Towards the end of the summer break, the riders will ramp up their daily training routine back to the levels undertaken during the preseason sessions.

Editorial credit: David Acosta Allely / Shutterstock.com

Why Do MotoGP Riders Need To Be So Fit?

The forces which MotoGP riders impose on their bodies are extreme.

The weight which is carried around a MotoGP track is as follows.

  1. Riders weigh approximately 147 lbs. (67 kg).
  2. The rider’s gear weighs  24 lbs. (11 kg).
  3. At the start of the race, 22 liters of fuel were in the tanks, weighing 27 lbs. (17 kg).
  4. The bike weighs  346 lbs. (156 kg).
  5. That makes a total approaching 544 lbs. (255 kgs).

Braking into a corner, the riders experience negative g-force figures of 2g above and then positive G-forces of up to 1.4G as they accelerate to 100km/h in 2.6 seconds and then on to 210 mph (350km/h), which they can reach in 11 seconds.

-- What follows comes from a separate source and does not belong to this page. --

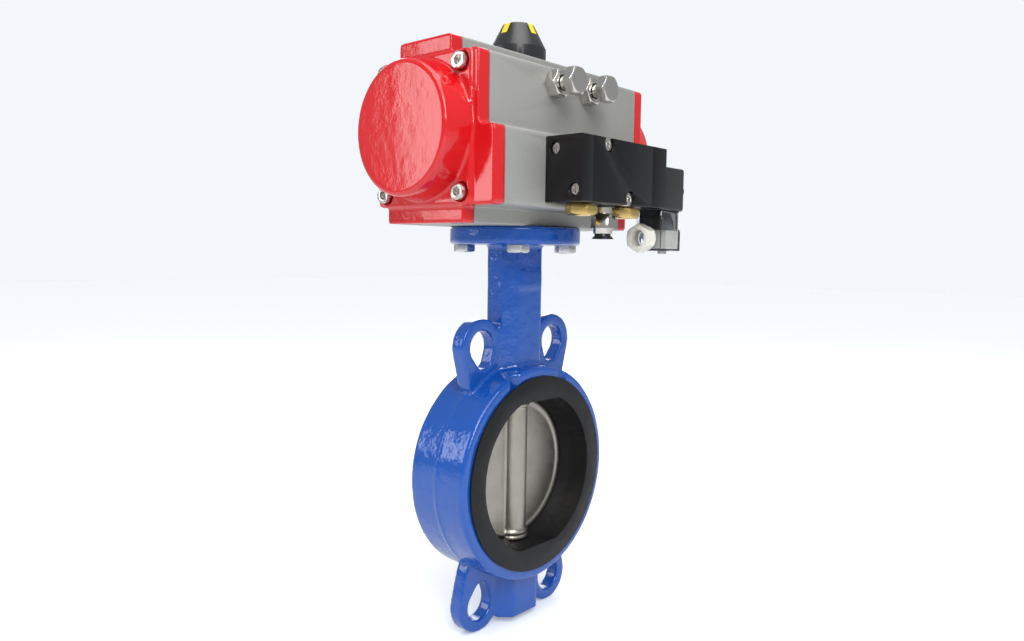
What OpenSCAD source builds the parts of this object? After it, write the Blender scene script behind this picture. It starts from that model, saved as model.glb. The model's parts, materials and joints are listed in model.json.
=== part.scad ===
// Pneumatic actuated butterfly valve: wafer body with rubber seat, rack and pinion
// actuator on a round mounting flange, and a side-mounted 5/2 solenoid valve.
// Millimetres. Origin where the stem axis crosses the pipe axis: +Z up along the stem,
// X along the actuator, Y along the pipe.

/* [Pipe seat] */
// Radius of the rubber seat's opening at the pipe faces
opening_r = 54; // [46:0.5:80]
// Width of the rubber sealing lip on each face
lip_w = 13.2; // [8:0.2:18]
// Width of the painted rim outside the lip
rim_w = 6.8; // [4:0.2:12]
// Length of the valve between the pipe faces, over the rubber
seat_len = 52; // [46:1:70]
// How far each rubber lip stands proud of the casting
lip_proud = 1.5; // [0.8:0.1:3]
// Rubber thickness between the opening and the casting
seat_wall = 5; // [3:0.5:8]
// Height of the sealing crown inside the seat
crown_h = 4.4; // [3:0.1:6]

/* [Disc and stems] */
// Thickness of the disc's plate
disc_plate_t = 6; // [4:0.5:10]
// Thickness of the disc's machined rim
disc_rim_t = 8; // [6:0.5:12]
// Diameter of the disc's hub
hub_d = 21; // [19:0.5:26]
// Diameter of the two sealing beads at each end of the hub
bead_d = 23.5; // [21:0.5:30]
// Diameter of the stems
stem_d = 14; // [12:0.4:16.8]
// Across flats of the stem's drive squares
stem_square = 11; // [9:0.5:11]
// Outer diameter of the stem bushes
bush_d = 20; // [18.5:0.5:22]
// Length of each stem bush
bush_len = 15; // [10:1:20]

/* [Body casting] */
// Height of the actuator flange's top face above the pipe axis
flange_z = 168; // [150:1:220]
// Diameter of the actuator flange
flange_d = 90; // [84:1:100]
// Thickness of the actuator flange
flange_t = 12; // [9:1:16]
// Bolt circle of the actuator flange
flange_pcd = 70; // [70:1:74]
// Width of the neck along the actuator
neck_x = 40; // [32:1:46]
// Width of the neck along the pipe
neck_y = 29; // [27:1:38]
// Corner chamfer of the neck
neck_cut = 7.8; // [3:0.2:8]
// Length of the bottom boss below the ring
boss_len = 29; // [25:1:45]

/* [Centring ears] */
// Distance from the ring's outer edge to the bolt circle that the ears are centred on
ear_out = 21.25; // [19:0.25:46]
// Angle of the ears from the stem
ear_angle = 22.5; // [22:0.1:26]
// Radius of the hole in an ear
ear_hole_r = 11; // [9:0.5:12]
// Width of metal round the hole
ear_rim = 8; // [6:0.5:10]
// Thickness of an ear along the pipe
ear_t = 11; // [8:0.5:16]

/* [Actuator body] */
// Half length of the extruded body between the end caps
body_half = 75.2; // [73:0.1:100]
// Diameter of the cylinder bore
bore_d = 75; // [70:0.5:90]
// Metal between the cylinder bore and the mounting flange
floor_t = 17.9; // [17.5:0.1:24]
// Metal between the cylinder bore and the flat top
roof_t = 17.9; // [17.5:0.1:24]
// Half width of the raised flat on top
top_half = 23; // [22:0.5:30]
// Drop from the raised flat to the shoulders beside it
shoulder_drop = 11; // [8:0.5:12]
// Wall beside the bore on the plain side
back_wall = 5.5; // [5:0.5:10]
// Wall beside the bore above the valve pad
front_wall = 8.1; // [7.5:0.1:12]
// Wall beside the bore at the valve pad
pad_wall = 21; // [20:0.5:28]
// Height of the pad's upper edge
pad_h = 56; // [54:0.5:62]
// Half width of the base
base_half = 34; // [33:0.5:38]
// Height of the base
base_h = 10.3; // [8:0.1:13]

/* [End caps] */
// Thickness of the cap's flange
cap_t = 9.4; // [8:0.2:14]
// Thickness of the screw plate on the cap
plate_t = 1.9; // [1:0.1:4]
// How far the screw plate reaches past the bore on each side
plate_reach = 3.5; // [2:0.5:5]
// Length of a cap over its round bulge
bulge_len = 30.1; // [28:0.1:44]
// How far the foot of the bulge reaches past the bore
bulge_reach = 4.5; // [4:0.5:5]
// How much narrower the bulge is at its front, on each side
bulge_draft = 2; // [1:0.5:3]
// Wall of the bulge
bulge_wall = 5; // [3.5:0.5:6]
// Distance of the cap screws inside the sides of the bore
screw_in_y = 4.1; // [3.5:0.1:5]
// Distance of the cap screws inside the top and bottom of the bore
screw_in_z = 0.1; // [0:0.1:0.8]

/* [Pistons and pinion] */
// Gear module
gear_module = 2; // [2:1:2]
// Number of pinion teeth
pinion_teeth = 16; // [16:1:16]
// Height of the toothed part of the pinion
gear_h = 34; // [28:1:36]
// Play between a rack tooth and a pinion tooth
backlash = 0.2; // [0.1:0.05:0.3]
// Distance from the pinion axis to a piston's inner face, valve closed
piston_start = 30.2; // [29:0.1:32]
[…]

When the rider is braking at negative g-force figures of 2g above, the total bike rider package weighs in at over 1,000 lbs. (500 kg), and as they accelerate away at 1.4g, the total change from negative to positive g’s is 3.4g.which is a weight change of approximately ¾ ton.

They repeat these deceleration and acceleration forces at each corner and subsequent straight.

Some circuits have thirteen or more corners, and in races lasting twenty-plus laps, the strength required from the riders is extreme.

On a circuit like Valencia, riders will brake and accelerate more than 240 times during one race.

These are the normal forces riders face; however, they become much more extreme during an accident. Loris Baz crashed on the straight at Sepang during the 2016 preseason testing session, resulting in an impact of 29.9G on his shoulder when he hit the ground.

To experience these forces, race after race, including during the practice sessions over a season of twenty race weekends, requires high levels of strength and fitness.


Conclusion

While each MotoGP rider has their training routine, they will all try to increase dynamic and isometric strength, joint flexibility, cardiovascular fitness, maintaining concentration, and high levels of strategic and tactical planning.